Alcohol didn’t start impacting my family right away. For years I was a social drinker. I would have a few drinks out with friends on the weekend. Maybe a couple of drinks during the week. It wasn’t until I started having a tough time at work before the social drinking became something more.
I was competing for a promotion. Working long hours. I felt pressure to make it to the next level of my career. Bills were stacking up at home, we had a new baby on the way, and I felt like I had to get the promotion. I started keeping a bottle at the office. Whisky was my go-to choice. When I felt the pressure, I would just have a quick drink to dull the worry.
Before long, the quick drink a few times a week, turned into a drink before lunch. A drink after lunch. A mid-afternoon drink…all before leaving the office. Then there was the after work drinking. When I didn’t get the promotion, the drinking escalated. I barely spent time at home during the week, stumbling in after everyone was asleep. I used the weekends, and how hard I had been working, as an excuse to drink even more. I opted out of family outings and just sat in front of the TV drinking.
Things started to get bad at home. Instead of my wife fighting with me about drinking anymore, she just started taking the kids out on her own. She didn’t want them to see me. I started drinking even more to dull the pain of the mess I had made of my family life.

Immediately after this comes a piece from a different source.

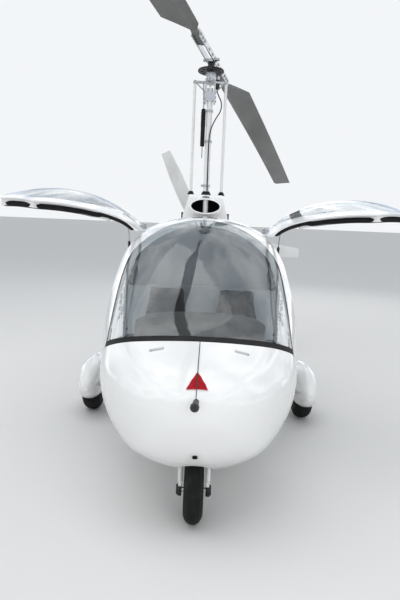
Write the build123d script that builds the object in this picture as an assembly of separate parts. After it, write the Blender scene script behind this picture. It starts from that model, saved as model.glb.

It also started catching up with me at work. I was written up after coworkers reported smelling alcohol on my breath. I started slipping up, mishandling files, forgetting appointments. After several write-ups, and once I started losing clients, it was an easy decision for the company to let me go. It felt like I had been kicked in the gut. My answer to the pain was more alcohol.
A few weeks later, while I was home drinking to dull the pain and my wife had the kids at the park, I got a panicked phone call from her. My son had fallen at the park and my wife was worried he had broken his leg. I immediately grabbed my keys and ran out of the house, getting behind the wheel. I had driven drunk many times before. But I was exceptionally drunk that morning, and very panicked, when I took a corner too quickly and crashed through a fence a couple blocks from the house. I was knocked out in the accident.
As an ambulance took me to the hospital, my wife waited at the park with my son, who did have a broken leg, and our baby, for me to arrive. I didn’t. She found a way to take care of our kids that day and get to the hospital. I was charged by the cops after I woke up. By the time I was released from the hospital, my wife had already moved our kids across the state to her parent’s house.
I literally had nothing left. No job. No family. Charges against me. Alcohol addiction ruined my life.